EXERCISE AIM:
Please give the listing again in its entirety, exactly as written.

** Start of COLLECTED DATA **

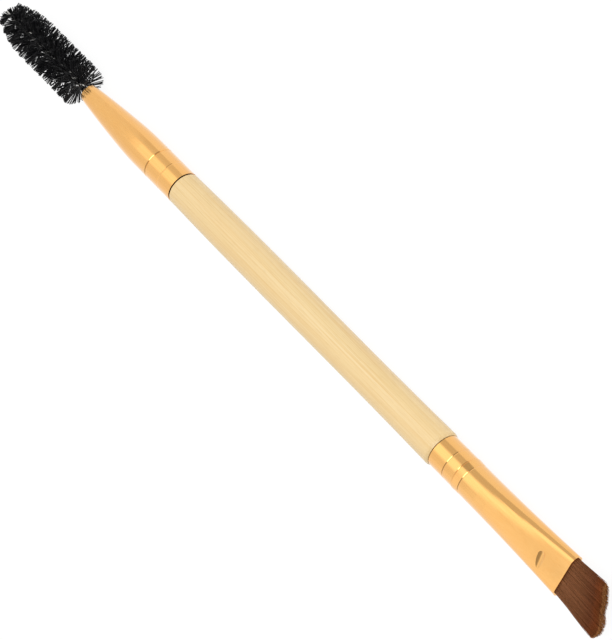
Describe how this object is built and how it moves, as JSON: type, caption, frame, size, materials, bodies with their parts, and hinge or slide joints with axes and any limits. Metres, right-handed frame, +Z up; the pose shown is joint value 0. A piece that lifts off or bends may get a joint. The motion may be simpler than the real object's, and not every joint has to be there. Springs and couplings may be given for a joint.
{
  "type": "double-ended eyebrow brush",
  "caption": "Double-ended eyebrow brush: a spiral bristle brush and a flat, slanted hair brush, each in a metal ferrule on a slim turned bamboo handle.",
  "frame": {"origin": "middle of the brush's bounding box seen from above, at the level of its lowest bristle, which is the surface it lies on", "axes": "+X runs along the brush towards the slanted hair head, the spiral brush is at -X; +Z is up, square to the broad faces of the pressed ferrule; +Y is across the flat head, towards its short side"},
  "size_m": [0.1693, 0.009, 0.0085],
  "materials": {
    "bamboo": "pale bamboo with fine lengthwise grain under satin lacquer",
    "gold_aluminium": "bright rose gold anodised aluminium",
    "steel_wire": "bright twisted steel wire",
    "black_nylon": "black nylon filament with a slight sheen",
    "epoxy": "clear yellowish set epoxy",
    "brown_hair": "dark brown synthetic hair, redder at the tips"
  },
  "bodies": {
    "root": {"handle": "bamboo", "spoolie_ferrule": "gold_aluminium", "brush_ferrule": "gold_aluminium", "spoolie_wire": "steel_wire", "spoolie_bristles": "black_nylon", "spoolie_glue": "epoxy", "brow_tuft": "brown_hair", "tuft_glue": "epoxy"}
  },
  "joints": []
}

** End of COLLECTED DATA **

ANSWER BELOW:
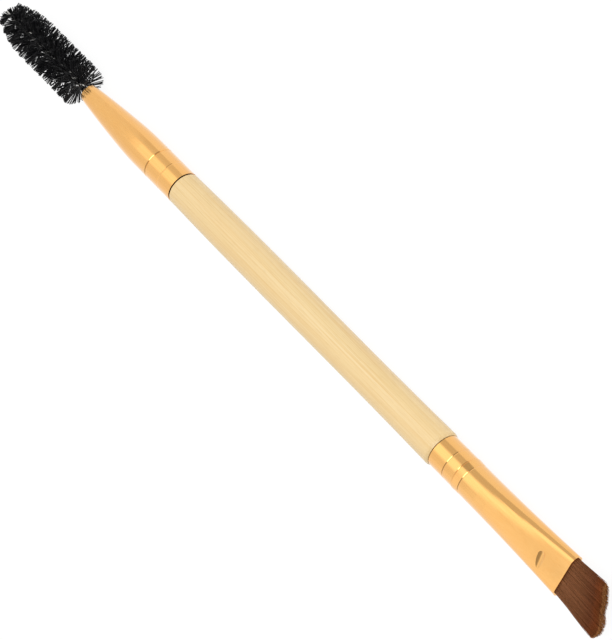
Describe how this object is built and how it moves, as JSON: type, caption, frame, size, materials, bodies with their parts, and hinge or slide joints with axes and any limits. Metres, right-handed frame, +Z up; the pose shown is joint value 0. A piece that lifts off or bends may get a joint. The motion may be simpler than the real object's, and not every joint has to be there. Springs and couplings may be given for a joint.
{
  "type": "double-ended eyebrow brush",
  "caption": "Double-ended eyebrow brush: a spiral bristle brush and a flat, slanted hair brush, each in a metal ferrule on a slim turned bamboo handle.",
  "frame": {"origin": "middle of the brush's bounding box seen from above, at the level of its lowest bristle, which is the surface it lies on", "axes": "+X runs along the brush towards the slanted hair head, the spiral brush is at -X; +Z is up, square to the broad faces of the pressed ferrule; +Y is across the flat head, towards its short side"},
  "size_m": [0.1693, 0.009, 0.0085],
  "materials": {
    "bamboo": "pale bamboo with fine lengthwise grain under satin lacquer",
    "gold_aluminium": "bright rose gold anodised aluminium",
    "steel_wire": "bright twisted steel wire",
    "black_nylon": "black nylon filament with a slight sheen",
    "epoxy": "clear yellowish set epoxy",
    "brown_hair": "dark brown synthetic hair, redder at the tips"
  },
  "bodies": {
    "root": {"handle": "bamboo", "spoolie_ferrule": "gold_aluminium", "brush_ferrule": "gold_aluminium", "spoolie_wire": "steel_wire", "spoolie_bristles": "black_nylon", "spoolie_glue": "epoxy", "brow_tuft": "brown_hair", "tuft_glue": "epoxy"}
  },
  "joints": []
}